I already have a Death on Tap and The Unusual Santas on my wish list

caryn said...

I have ordered 3 and placed 2 on reserve at the library. The Sherlock one though is a mystery. The second book in the series seems to be available, but this one is only by 3rd party sellers. I ordered it from Book Depository though. Apparently this is a British series just coming here?

Glen Davis said...

Old Scores by Will thomas. I've really enjoyed the Barker/Llewelly series.

Also, Max Allan Collins's next book in the Quarry series, Quarry's Climax comes out.

Lesa said...

I liked the first one, Sandy, & am enjoying the second.
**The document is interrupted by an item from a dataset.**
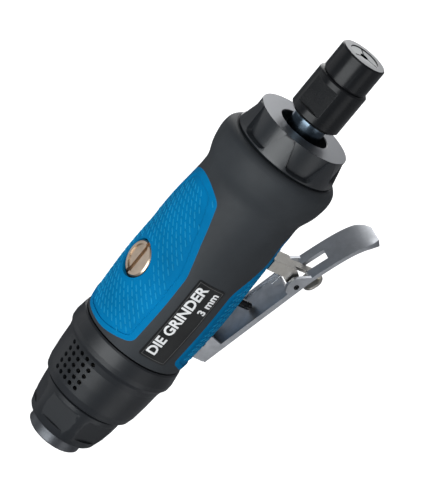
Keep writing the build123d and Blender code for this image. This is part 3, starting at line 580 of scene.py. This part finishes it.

You're right, Caryn. It's already out in the U.K., and it's going to be published in October here, but because it's already out, I couldn't even find a U.S. publication date. Good book, though.

Someday, Glen, I need to try the Quarry books.

Margie Bunting said...

I already had The Dark Lake on my list, and I love Gigi Pandian's series so those are must-reads. A few days ago I also put The Usual Santas on my hold list, thanks to your earlier review. Other October releases on my own TBR list include The Question of the Absentee Father by EJ Copperman, The Rules of Magic by Alice Hoffman, Christmas at the Little Beach Street Bakery by Jenny Colgan, Weycombe by G.W. Malliet, Even If It Kills her by Kate White, The Secret Book and Scone society by Ellery Adams, Two Kinds of Truth by Michael Connelly, and Righteous by Joe Ide. Lots to read!

Lesa said...

Margie, I missed putting two of those books on this list I have the Alice Hoffman. And, I read, and loved, The Secret, Book and Scone Society. Your have a great list!

Gram said...

Murder in an English Village and Code Girls. They are not yet at the library, but I will be looking for them.

Kaye Barley said...

Quite a few here that are appealing and intriguing. I have read Dark Lake and enjoyed it quite a lot. I also recommend Alice Hoffman's The Rules of Magic - it's my fave of all her books.

Lesa said...

I hope they come into your library, Gram.

Kaye! If The Rules of Magic is your favorite, I'm going to have to dig it out of my TBR pile, and move it up.